Read the legislation here.
“The executives responsible for running their banks into the ground are sitting on millions of dollars in compensation and bonuses. Meanwhile, the American people are bearing the financial burden for their excessive risk taking and gross mismanagement,” said Senator Vance. “This legislation would right that wrong and ensure that failed bank executives are held accountable for the collapse of their institutions – not the American taxpayer.”
“Nearly three months after the collapse of Silicon Valley Bank, a bipartisan group of Senators is demonstrating a serious commitment to pass legislation requiring financial regulators to claw back pay from executives when they implode their bank,” said Senator Elizabeth Warren. “Congress must answer the President’s call for stronger laws to hold failed bank executives accountable, and I’m determined to work with lawmakers on both sides of the aisle in the Senate Banking, Housing, and Urban Affairs Committee to deliver change.”
“Bank executives who make risky investments with customers’ money shouldn’t be permitted to profit in the good times, and then avoid financial consequences when things go south,” said Senator Josh Hawley. “This legislation puts the executives’ own profits on the line, and that’s exactly as it should be.”
“Gross mismanagement by bank executives caused three of the largest bank failures in U.S. history,” said Senator Kevin Cramer. “When this type of blatant negligence occurs, executives of those failed banks should be held accountable for creating instability across the banking sector and leaving taxpayers to foot the bill. This legislation is a good step toward ensuring bank executives engaged in brazen mismanagement are held responsible.”

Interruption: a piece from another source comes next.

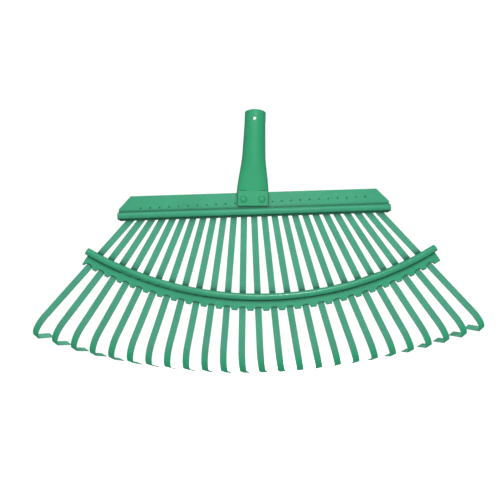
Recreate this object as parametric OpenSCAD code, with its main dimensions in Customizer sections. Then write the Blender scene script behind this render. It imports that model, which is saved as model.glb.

“When executives drive financial institutions into failure with reckless business practices, they shouldn’t be allowed to use their golden parachutes to escape responsibility while their customers, their employees, and hardworking American families are left footing the bill for the failure of their bank,” said Senator Katie Britt. “This commonsense legislation will dissuade risky bank mismanagement and ensure that bad actors are held accountable.”
“If the federal government is going to step in to cover bank deposits well beyond the $250,000 FDIC limit, bank executives need an extra incentive to manage risk,” said Senator Mike Braun. “This bill to claw back bank executive compensation when the FDIC bails out a bank is necessary.”
“Bank executives shouldn’t be able to cash out and keep multi-million dollar bonuses when their mismanagement causes their institutions to fail,” said Senator Catherine Cortez Masto. “This bipartisan legislation will enable financial regulators to claw that money back and hold these individuals accountable for threatening the stability of Nevada businesses and families.”
“When banks fail, executives should pay the price – not taxpayers. I’m proud to be joining this bipartisan effort to require federal regulators to claw back the compensation of executives that run their banks into the ground,” said Senator Bob Menendez. “Congress needs to do everything in its power to deter reckless behavior that harms hard-working families and the banking system.”
“Executives of failed banks shouldn’t profit from their mismanagement,” said Senator Mark Warner. “This bipartisan legislation would allow regulators to hold managers financially accountable for running a bank into the ground.”
“Top bank executives should not be able to profit from their own malfeasance while leaving depositors at risk and public agencies on the hook to clean up their mess,” said Senator Chris Van Hollen. “The FDIC should have the full authority to claw back these ill-gotten gains.”
“Bank executives who risk the financial wellbeing of their customers and of our economy must be held accountable,” said Senator Tina Smith. “Yet too often, their irresponsible behavior hurts others while they avoid any real consequences. This bipartisan legislation would ensure real penalties for big bank executives when their risky decisions lead to collapse or failure, adding a layer of protection and accountability to our financial system.”
“When bankers make risky bets that threaten our entire economy, they should not get to cash in. They should be held accountable,” said Senator Reverend Raphael Warnock.